Roquefère, Cupserviès. Deux villages millénaires, oubliés dans les bois du versant sud de la Montagne noire, entre rochers, cascades et forêts. Dans ces bourgs toujours vivants, le temps semble s’être arrêté…
Roquefère, la roche sauvage.
On donne comme étymologie Roca fera, la roche sauvage. Il y aurait beaucoup à dire sur ce village, qui recèle mille vestiges d’un patrimoine précieux.
Le château.
Architecture. Sa partie arrière date du XIIe siècle. Il a reçu par la suite améliorations et embellissements multiples. Ainsi, il contient dans une de ses salles une cheminée du XVIIe
siècle, classée aux monuments historiques. Sous sa forme actuelle, il comporte 4 tours et deux cours.
Histoire. Il appartenait avant la croisade contre les Cathares aux seigneurs de Cabaret, défenseurs de la Montagne noire qui capitulèrent devant les troupes de Simon de Montfort. Les seigneurs de Cabaret toléraient, et même protégeaient la religion cathare. Après leur capitulation, Roquefère passa donc aux mains de la couronne de France.
L’Eglise.
Elle est de style gothique. Elle abrite plusieurs pièces remarquables. L’une d’elle est un reliquaire de la Sainte-Epine (de la couronne d’Epines du Christ). De forme octogonale, il s’orne de rayons comme un ostensoir et date des années 1790. Il porte un poinçon qui représente une couronne accompagnée du nom d’ARIBAUD. C’est la marque de Jean-Pierre Aribaud II, orfèvre réputé dans l’Aude en cette fin du XVIIIe siècle.
La cloche porte une inscription du XIVe siècle.

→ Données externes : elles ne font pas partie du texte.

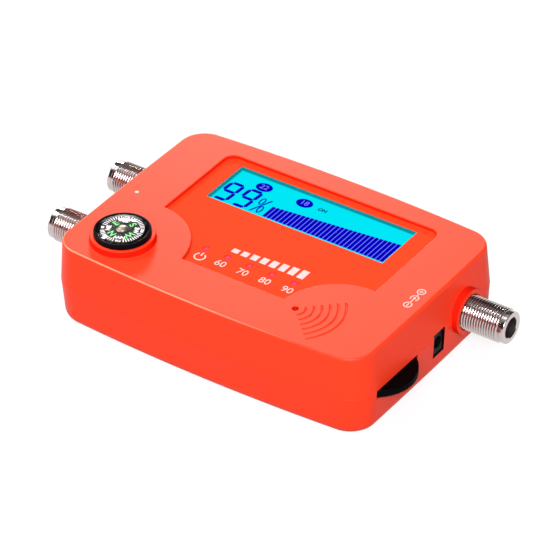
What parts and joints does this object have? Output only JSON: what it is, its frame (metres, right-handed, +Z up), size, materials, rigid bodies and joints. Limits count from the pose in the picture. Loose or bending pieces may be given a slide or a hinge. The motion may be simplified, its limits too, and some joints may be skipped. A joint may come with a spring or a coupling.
{
  "type": "satellite signal meter",
  "caption": "Hand-held satellite signal meter in a two-shell plastic case, with a digital display, indicator lights, a compass, a thumb wheel, a buzzer and threaded coaxial sockets.",
  "frame": {"origin": "middle of the underside, on the surface that the case rests on", "axes": "+X along the case towards the end with one coaxial socket and the thumb wheel, +Y towards the back with the display, +Z up"},
  "size_m": [0.1255, 0.0696, 0.0282],
  "materials": {
    "case_plastic": "satin orange-red plastic",
    "window_plastic": "clear plastic",
    "display_glass": "lit cyan display panel",
    "light_guide": "white light guide",
    "black_plastic": "black plastic",
    "light_plastic": "tinted clear plastic",
    "card_plastic": "printed black card",
    "lens_plastic": "clear dome",
    "pivot_steel": "steel pin",
    "nickel_plate": "nickel plate",
    "socket_insulator": "black plastic",
    "contact_brass": "plated brass",
    "potentiometer_body": "blue plastic",
    "circuit_board": "green laminate",
    "tinned_sheet": "tinned sheet",
    "chip_resin": "moulded resin",
    "screw_steel": "zinc-plated steel"
  },
  "bodies": {
    "case": {"upper_case": "case_plastic", "lower_case": "case_plastic", "case_screw_1": "screw_steel", "case_screw_2": "screw_steel", "case_screw_3": "screw_steel", "case_screw_4": "screw_steel", "display_window": "window_plastic", "display_panel": "display_glass", "display_backlight": "light_guide", "display_frame": "black_plastic", "power_light": "light_plastic", "light_60": "light_plastic", "light_70": "light_plastic", "light_80": "light_plastic", "light_90": "light_plastic", "compass_cup": "black_plastic", "compass_pivot": "pivot_steel", "compass_lens": "lens_plastic", "satellite_socket_shell": "nickel_plate", "satellite_socket_insulator": "socket_insulator", "satellite_socket_contact": "contact_brass", "antenna_socket_shell": "nickel_plate", "antenna_socket_insulator": "socket_insulator", "antenna_socket_contact": "contact_brass", "receiver_socket_shell": "nickel_plate", "receiver_socket_insulator": "socket_insulator", "receiver_socket_contact": "contact_brass", "dc_socket_body": "black_plastic", "dc_socket_pin": "nickel_plate", "potentiometer": "potentiometer_body", "main_board": "circuit_board", "display_board": "circuit_board", "tuner_shield": "tinned_sheet", "tuner_chip": "chip_resin", "controller_chip": "chip_resin", "voltage_regulator": "chip_resin", "supply_capacitor": "tinned_sheet", "header_plug": "black_plastic", "header_socket": "black_plastic", "buzzer": "black_plastic", "main_board_screw_1": "screw_steel", "main_board_screw_2": "screw_steel", "main_board_screw_3": "screw_steel", "main_board_screw_4": "screw_steel", "display_board_screw_1": "screw_steel", "display_board_screw_2": "screw_steel", "display_board_screw_3": "screw_steel", "display_board_screw_4": "screw_steel"},
    "thumb_wheel": {"thumb_wheel": "black_plastic"},
    "compass_card": {"compass_card": "card_plastic"}
  },
  "joints": [
    {"name": "thumb_wheel_turn", "type": "hinge", "parent": "case", "child": "thumb_wheel", "pos_m": [0.0423, -0.0163, 0.0105], "axis": [0, 0, 1], "range_deg": [-135, 135]},
    {"name": "compass_card_turn", "type": "hinge", "parent": "case", "child": "compass_card", "pos_m": [-0.033, -0.0208, 0.025], "axis": [0, 0, 1], "continuous": true}
  ]
}
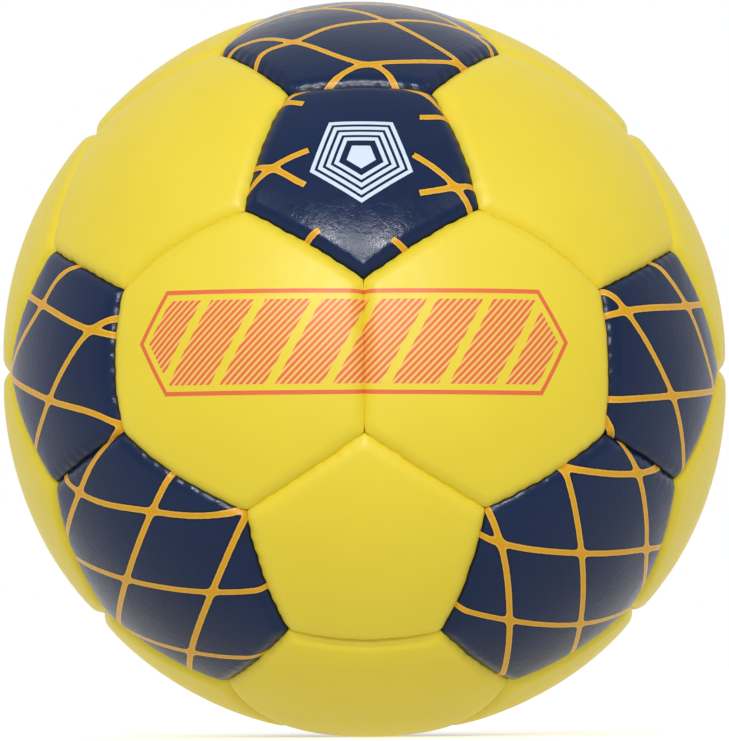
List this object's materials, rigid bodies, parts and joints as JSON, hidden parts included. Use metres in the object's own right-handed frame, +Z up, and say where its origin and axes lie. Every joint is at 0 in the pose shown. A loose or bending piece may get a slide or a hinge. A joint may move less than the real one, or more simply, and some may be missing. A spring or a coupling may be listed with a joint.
{
  "type": "handball",
  "caption": "Hand-stitched handball: pillowed hexagon and pentagon panels sewn over foam, lining and a rubber bladder, with a needle valve at the back.",
  "frame": {"origin": "centre of the ball", "axes": "+Z up and -Y to the front, both along twofold axes of the panel pattern; each axis passes the middle of a seam between two hexagons"},
  "size_m": [0.1862, 0.1862, 0.1862],
  "materials": {
    "skin_yellow": "satin",
    "skin_navy": "satin",
    "foam": "matte",
    "lining": "matte",
    "thread": "satin",
    "bladder_rubber": "satin",
    "patch_rubber": "matte",
    "valve_rubber": "matte",
    "plug_rubber": "satin"
  },
  "bodies": {
    "root": {"hex_front_left": "skin_yellow", "hex_front_right": "skin_yellow", "hex_front_upper_left": "skin_yellow", "hex_front_upper_right": "skin_yellow", "hex_front_lower_left": "skin_navy", "hex_front_lower_right": "skin_navy", "hex_top_front": "skin_navy", "hex_top_back": "skin_yellow", "hex_left_upper": "skin_yellow", "hex_left_lower": "skin_yellow", "hex_right_upper": "skin_yellow", "hex_right_lower": "skin_yellow", "hex_bottom_front": "skin_yellow", "hex_bottom_back": "skin_navy", "hex_back_left": "skin_yellow", "hex_back_right": "skin_yellow", "hex_back_upper_left": "skin_navy", "hex_back_upper_right": "skin_navy", "hex_back_lower_left": "skin_yellow", "hex_back_lower_right": "skin_yellow", "pent_front_upper": "skin_navy", "pent_front_lower": "skin_yellow", "pent_left_front": "skin_navy", "pent_right_front": "skin_navy", "pent_top_left": "skin_yellow", "pent_top_right": "skin_yellow", "pent_bottom_left": "skin_yellow", "pent_bottom_right": "skin_yellow", "pent_left_back": "skin_navy", "pent_right_back": "skin_navy", "pent_back_upper": "skin_yellow", "pent_back_lower": "skin_navy", "hex_foam_pads": "foam", "pent_foam_pads": "foam", "hex_linings": "lining", "pent_linings": "lining", "seam_threads_hex_hex": "thread", "seam_threads_hex_pent": "thread", "bladder": "bladder_rubber", "balance_patch": "patch_rubber", "valve_body": "valve_rubber", "valve_plug": "plug_rubber", "valve_patch": "patch_rubber"}
  },
  "joints": []
}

Insolite : le calvaire de Roquefère.
C’est un de ces calvaires de village, édifiés jadis, et laissés à l’abandon. Moi, je trouve ce genre de lieux infiniment touchant… Jean Girou, déjà dans les années 1980, en disait la
poésie :
« Un calvaire aux statues d’argile, mérite une halte pieuse –une pensée candide et fervente a posé dans cette nature la reproduction des trois scènes de la passion ; les personnages, de grandeur naturelle, ont subi du temps d’irréparables outrages ; le gel, le vent les orages ont mutilé les statues qui ajourent ainsi à la désolation de la tragédie sacrée. Des grottes, d’une architecture enfantine, composées d’un aggloméré des pierres, de stalactites et de scories métallifères, véritable résumé minéral de ces monts sauvages, abritent ce Calvaire ».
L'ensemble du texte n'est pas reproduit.